A family friend recently told me, “you know, taking care of your parents teaches you a lot about yourself.” That person was right. But I haven’t liked what I’ve learned.
For example, I’ve learned that I am just not good at being alone with what little alone time I have.In all of the chaos of managing two very needy households – all while working full-time in a leadership role – I’ve had very little alone time. I’ve done an OK job at self-care, getting outside for daily exercise and hitting the sack early most nights. But truly being alone? In the quiet? All by myself? While awake? Nope. Not so much.
And as it turns out, spending time alone is an essential component to our mental health and sense of self. According to Washington, D.C.-based executive coach and Dr. Kiban Turner, “…people who spend time alone are happier, report lower levels of stress, and have lower rates of depression.”
I realized that I had never really spent much time alone. I’ve never lived alone, going from my childhood home with parents and brother, to sharing a room with college roommates, to living with my then-boyfriend, now-husband. I skipped right over the young-single-gal-in-the-city stage. And those rare times when I do have the house to myself? I automatically crave the engagement of my friends. And if they’re not available, I go right to social media on my phone.
Take for example, Christmas Day. After waking up my grumpy teenagers at the unthinkable hour of 11 a.m., making them a big breakfast and giving gifts, the boys took off in my 2011 Mini Cooper convertible to show off their new threads on the preternaturally warm 68 degree day in Virginia. My husband, a cyclist, went out for a “short ride.”
I should have been happy with the quiet. I had taken the easy route that day with a pre-cooked honey-baked ham dinner. The house was clean. I had no work. I literally had nothing to do and nowhere to be.
I dragged my Sonos Roam outside, played “Folksy Christmas” and tried to enjoy the solitude. But I was miserable, unable to enjoy my own company. That’s when I texted my friend from middle school, Chad Hutchinson, who I knew would be spending Christmas alone, and not terribly unhappy about it.
For as long as I’ve known him, Chad has charted his own path. A single man in his 40s with no kids or pets, he travels, he sees live music with the fervor of someone half his age. And sometimes he does nothing. And he is good with it. With a string of side hustles from census worker to substitute teaching and even appearing as an extra in “Friday Night Lights,” Chad has largely avoided the 9-to-5 trappings that most would consider hallmarks of adult success, and has even embarked on a poetry career.
With a shared love of live music, I’ve run into Chad at shows in our very musical hometown of Charlottesville, Virginia and see him every summer at our favorite musical festival. He’s what some might call a bon vivant, a man about town. A guy who lets the good times roll.
Which is why it struck me that when I reached out to him on one of my many nights back in my hometown taking care of my parents, he declined and said “I’m a bit of a hermit these days.” I finally cajoled him out to the beer hall owned by our mutual friend since middle school. “I’ve been spending a lot of time alone and I LOVE IT,” he told me.
So, on that lonely Christmas afternoon, I thought about Chad.
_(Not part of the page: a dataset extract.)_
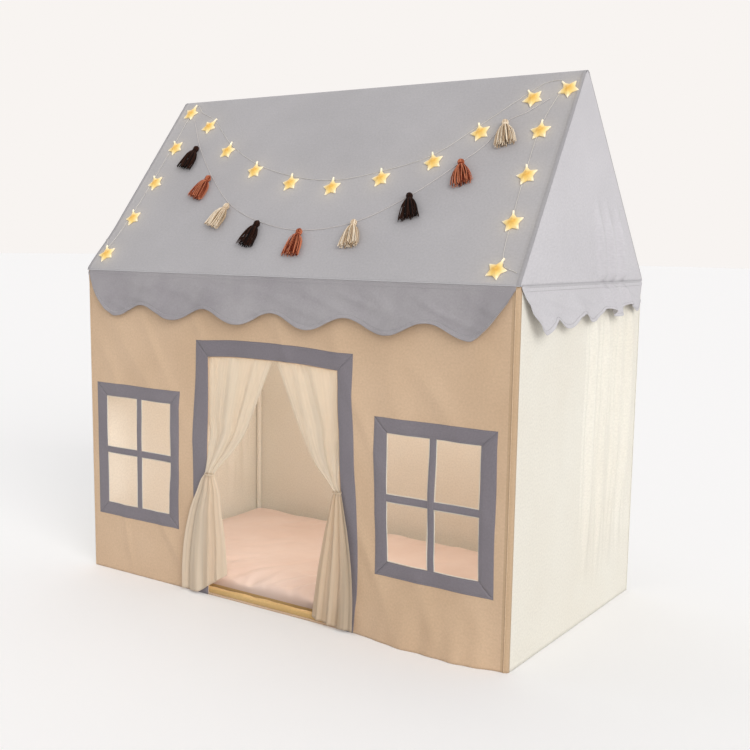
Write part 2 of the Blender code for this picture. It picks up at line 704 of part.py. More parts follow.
def case_frame():
    """The battery case's place: local X towards the front, Y up the gable, Z away from it."""
    middle = gable_place(-CASE_FROM_MIDDLE, CASE_ABOVE_EAVE, GAP)
    lean = Vector((GABLE_LEAN, 0, RIDGE_HEIGHT - EAVE_HEIGHT)).normalized()
    along = Vector((0, -1, 0))
    away = along.cross(lean)
    return middle, Matrix((along, lean, away)).transposed().to_4x4()


def boxed(size, middle):
    bm = bmesh.new()
    bmesh.ops.create_cube(bm, size=1.0)
    bmesh.ops.scale(bm, vec=size, verts=bm.verts)
    bmesh.ops.translate(bm, vec=middle, verts=bm.verts)
    return bm


def make_battery_case(case_material, knob_material):
    """Case with a slot for its slide switch, a lid over the cells, and the switch knob."""
    middle, turn = case_frame()
    place = Matrix.Translation(middle) @ turn
    lid_x = -CASE_LENGTH / 2 + LID_MARGIN + LID_LENGTH / 2
    knob_x = (lid_x + LID_LENGTH / 2 + CASE_LENGTH / 2) / 2
    face = CASE_DEPTH

    body = boxed((CASE_LENGTH, CASE_HEIGHT, CASE_DEPTH), (0, 0, CASE_DEPTH / 2))
    corners = [edge for edge in body.edges
               if abs(edge.verts[0].co.z - edge.verts[1].co.z) > CASE_DEPTH / 2]
    bmesh.ops.bevel(body, geom=corners, offset=CASE_ROUND, segments=3, profile=0.5,
                    affect="EDGES")
    bmesh.ops.transform(body, matrix=place, verts=body.verts)
    case = add_bmesh("battery_case", body, case_material, smooth=True)

    slot = boxed((SLOT_LENGTH, SLOT_HEIGHT, 2 * SLOT_DEPTH), (knob_x, 0, face))
    bmesh.ops.transform(slot, matrix=place, verts=slot.verts)
    cutter = add_bmesh("switch_slot_cutter", slot, case_material)
    cutter.hide_render = True
    cutter.display_type = "WIRE"
    cut = case.modifiers.new("switch slot", "BOOLEAN")
    cut.operation = "DIFFERENCE"
    cut.object = cutter

    lid = boxed((LID_LENGTH, CASE_HEIGHT - 2 * LID_MARGIN, LID_DEPTH),
                (lid_x, 0, face + GAP + LID_DEPTH / 2))
    bmesh.ops.transform(lid, matrix=place, verts=lid.verts)
    add_bmesh("battery_lid", lid, case_material)

    knob_height = SLOT_HEIGHT - 2 * GAP
    rise = SLOT_DEPTH + KNOB_PROUD - GAP
    off_x = knob_x - SLOT_LENGTH / 2 + GAP + KNOB_LENGTH / 2
    knob = boxed((KNOB_LENGTH, knob_height, rise),
                 (off_x, 0, face - SLOT_DEPTH + GAP + rise / 2))
    bmesh.ops.transform(knob, matrix=place, verts=knob.verts)
    add_bmesh("light_switch", knob, knob_material)


def tassel_solid(place):
    """Bound head and flared, fluted skirt, with the stem that hangs it on the cord."""
    across, up, lean, yarn = place
    top = roof_place(across, up, 0.0)
    lean = math.radians(lean)
    down = math.sin(lean) * Vector((1, 0, 0)) - math.cos(lean) * ROOF_UP
    side = down.cross(ROOF_OUT)
    frame = Matrix((side, ROOF_OUT, down)).transposed().to_4x4()
    cord_top = GAP + 2 * GARLAND_RADIUS
    axis_lift = cord_top + GAP + TASSEL_HEAD
    head_top = TASSEL_DROP
    neck = head_top + 2 * TASSEL_HEAD
    skirt = TASSEL_LENGTH - neck
    profile = [(0.0, head_top), (TASSEL_HEAD * 0.75, head_top + TASSEL_HEAD * 0.35),
               (TASSEL_HEAD, head_top + TASSEL_HEAD), (TASSEL_NECK, neck),
               (between(TASSEL_NECK, TASSEL_HEM, 0.30), neck + skirt * 0.22),
               (between(TASSEL_NECK, TASSEL_HEM, 0.68), neck + skirt * 0.60),
               (TASSEL_HEM, TASSEL_LENGTH), (0.0, TASSEL_LENGTH - TASSEL_HOLLOW)]
    body = turned(profile, TASSEL_SIDES)
    for vert in body.verts:
        spread = max(0.0, (vert.co.z - neck) / skirt)
        radius = math.hypot(vert.co.x, vert.co.y)
        if radius > MERGE and spread > 0:
            turn = math.atan2(vert.co.y, vert.co.x) / (2 * math.pi) * TASSEL_SIDES
            flute = between(1.0, TASSEL_FLUTE, spread) if round(turn) % 2 else 1.0
            vert.co.x *= flute
            vert.co.y *= flute * between(1.0, TASSEL_FLAT, math.sqrt(spread))
    bmesh.ops.translate(body, vec=(0, axis_lift, 0), verts=body.verts)
    stem_lift = cord_top + GAP + TASSEL_STEM
    stem_top = -GARLAND_RADIUS
    stem = turned([(0.0, stem_top), (TASSEL_STEM, stem_top), (TASSEL_STEM, neck / 2),
                   (0.0, neck / 2)], 6)
    bmesh.ops.translate(stem, vec=(0, stem_lift, 0), verts=stem.verts)
    for solid in (body, stem):
        bmesh.ops.transform(solid, matrix=Matrix.Translation(top) @ frame, verts=solid.verts)
    return united([body, stem])


def make_garland(cord_material, yarns):
    """A cord slung across the front slope with nine tassels."""
    lift = GAP + GARLAND_RADIUS
    shares = [GARLAND_START] + [tassel[:2] for tassel in TASSELS[:-1]]
    shares += [GARLAND_BEND_BELOW, TASSELS[-1][:2], GARLAND_BEND_ABOVE, GARLAND_END]
    route = [roof_place(across, up, lift) for across, up in shares]
    curve = cord_curve("garland_cord", smooth_route(route, ROUTE_STEP), GARLAND_RADIUS)
    curve.materials.append(cord_material)
    cord = bpy.data.objects.new("garland_cord", curve)
    bpy.context.scene.collection.objects.link(cord)
    for number, place in enumerate(TASSELS, start=1):
        add_mesh(f"tassel_{number}", tassel_solid(place), yarns[place[3]], smooth=True)


def build_tent():
    for old in list(bpy.data.objects):
        bpy.data.objects.remove(old, do_unlink=True)
    canvas = make_material("wall_canvas", "#CDB295", 0.9)
    roof_canvas = make_material("roof_canvas", "#B4AFB0", 0.9)
    trim_canvas = make_material("trim_canvas", "#807B85", 0.9)
    voile = make_material("voile", "#E0D2B8", 0.8)
    padding = make_material("mat_cotton", "#E0BFA8", 0.95)
    tube = make_material("white_tube", "#E8E6E1", 0.45)
    moulding = make_material("white_moulding", "#DAD8D2", 0.5)
    light = make_material("star_plastic", "#FFD96B", 0.35)
    case = make_material("case_plastic", "#E9E7E2", 0.4)
    knob = make_material("knob_plastic", "#3A3A3C", 0.5)
    twine = make_material("garland_twine", "#C9C1B8", 0.9)
    yarns = {"dark": make_material("dark_yarn", "#2A1B16", 0.95),
             "rust": make_material("rust_yarn", "#A0553A", 0.95),
             "cream": make_material("cream_yarn", "#CBB595", 0.95)}
    make_frame(tube, moulding)
    make_walls(canvas)
    make_roof(roof_canvas)
    make_valances(roof_canvas)
    make_trims(trim_canvas)
    make_curtains(voile)
    make_mat(padding)
    make_light_string(light)
    make_battery_case(case, knob)
    make_garland(twine, yarns)


build_tent()
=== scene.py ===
"""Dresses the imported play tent: cotton cover, voile curtains, mat, star lights, garland."""

import random
from functools import partial
from math import atan2, ceil, copysign, cos, exp, hypot, pi, radians, sin, sqrt

import bmesh
import bpy
from mathutils import Matrix, Vector, noise


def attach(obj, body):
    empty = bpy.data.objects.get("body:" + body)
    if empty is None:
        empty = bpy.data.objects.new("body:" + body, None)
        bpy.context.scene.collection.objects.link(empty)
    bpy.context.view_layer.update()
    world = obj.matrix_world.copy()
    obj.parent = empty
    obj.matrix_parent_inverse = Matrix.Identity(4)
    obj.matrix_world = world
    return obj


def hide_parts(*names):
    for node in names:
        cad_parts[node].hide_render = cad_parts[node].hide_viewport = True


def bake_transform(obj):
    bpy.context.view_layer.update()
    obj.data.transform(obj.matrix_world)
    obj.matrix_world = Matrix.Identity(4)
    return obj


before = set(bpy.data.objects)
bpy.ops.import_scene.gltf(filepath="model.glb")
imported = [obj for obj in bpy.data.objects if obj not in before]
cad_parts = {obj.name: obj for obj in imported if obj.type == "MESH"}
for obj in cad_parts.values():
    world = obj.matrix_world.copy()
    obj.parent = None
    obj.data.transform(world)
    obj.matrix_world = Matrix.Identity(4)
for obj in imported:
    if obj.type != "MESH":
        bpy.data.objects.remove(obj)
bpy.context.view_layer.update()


# Frame. Seventeen PVC tubes, extruded, and the ten moulded polypropylene corner pieces that
# plug into them. The cover hides them, but for what shows through the door and the windows.
def linear(hex_colour):
    """An sRGB hex colour as a linear RGBA tuple."""
    channels = [int(hex_colour[i:i + 2], 16) / 255 for i in (1, 3, 5)]
    return (*(c / 12.92 if c <= 0.04045 else ((c + 0.055) / 1.055) ** 2.4 for c in channels), 1.0)


def feed(node, feeds):
    """Gives each named or numbered socket a value, or links it to another node's output."""
    for socket, value in feeds.items():
        if isinstance(value, bpy.types.NodeSocket):
            node.id_data.links.new(value, node.inputs[socket])
        else:
            node.inputs[socket].default_value = value


def add_node(tree, kind, output, numbered=(), **named):
    """Adds a shader node and gives the output that is used.

    Names with a capital are sockets and the others settings; some sockets go by number.
    """
    node = tree.nodes.new("ShaderNode" + kind)
    feeds = dict(numbered)
    for name, value in named.items():
        if name[0].isupper():
            feeds[name.replace("_", " ")] = value
        else:
            setattr(node, name, value)
    feed(node, feeds)
    return node.outputs[output]


def start_finish(name, colour, roughness, sheen=0.0, specular=0.5):
    """A new material with its plain values, what adds nodes to it, and its shader."""
    finish = bpy.data.materials.new(name)
    finish.use_nodes = True
    shader = finish.node_tree.nodes["Principled BSDF"]
    feed(shader, {"Base Color": linear(colour), "Roughness": roughness,
                  "Sheen Weight": sheen, "Specular IOR Level": specular})
    return finish, partial(add_node, finish.node_tree), shader


def plastic(name, colour, roughness, grain, relief=0.12):
    """Moulded or extruded plastic: a satin skin with a fine grain, its gloss drifting slowly."""
    finish, add, shader = start_finish(name, colour, roughness)
    place = add("TexCoord", "Object")
    skin = add("TexNoise", "Fac", Vector=place, Scale=1 / grain, Detail=3.0)
    bump = add("Bump", "Normal", Height=skin, Strength=relief, Distance=0.0002)
    drift = add("TexNoise", "Fac", Vector=place, Scale=30.0, Detail=2.0)
    gloss = add("MapRange", "Result", Value=drift, To_Min=roughness - 0.06,
                To_Max=roughness + 0.06)
    feed(shader, {"Normal": bump, "Roughness": gloss})
    return finish


# PVC-U tube has the fine draw marks of its die; polypropylene mouldings have a spark-eroded
# grain near 0.4 mm.
tube_pvc = plastic("extruded_pvc_tube", "#E8E6E1", 0.42, 0.0008)
moulded_pp = plastic("moulded_polypropylene", "#DAD8D2", 0.5, 0.0004)
for node_name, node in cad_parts.items():
    if node_name.startswith(("post_", "rafter_", "base_rail_", "eave_rail_", "ridge_pole")):
        node.material_slots[0].material = tube_pvc
    elif "_connector_" in node_name:
        node.material_slots[0].material = moulded_pp


# Walls. Plain-woven cotton canvas, cut flat and sewn edge to edge, then slipped over the frame.
# The front is beige with a door and two windows cut in it; the sides and back are cream.
HALF_WIDTH, HALF_DEPTH, EAVE_HEIGHT, CORNER = 0.650, 0.354, 0.830, 0.0095
POST_X, POST_Y = HALF_WIDTH - CORNER, HALF_DEPTH - CORNER
CLOTH, GAP, HEM_LIFT, LIP = 0.0012, 0.0003, 0.0005, 0.0015
WALL_TOP = EAVE_HEIGHT - GAP
DOOR_LEFT, DOOR_RIGHT, DOOR_HEAD, SILL = -0.218, 0.198, 0.620, 0.006
WINDOW_MIDDLES = (-0.468, 0.458)
WINDOW_HALF, WINDOW_BASE, WINDOW_TOP = 0.1185, 0.191, 0.489
FRONT_REACH = POST_X + CORNER * pi / 2
CLOTH_PITCH, SEAM_LAP = 0.009, 0.006
SIDES = (("left", -1), ("right", 1))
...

I texted him. I asked what he loved about being alone, and he said “the solitude.” When I admitted that I’d need training wheels to work up to this, that it’s been a minute (or maybe ever) since I have truly been alone, Chad gave me a prescription for solitude. It goes like this:
1. Close your eyes and be still.
2. Ask: what would make me feel the best right now?
3. Do it.
4. Give yourself permission to lay on a blanket and stare at the clouds
with headphones loud without answering to anyone.
5. Turn “do not disturb” on your phone.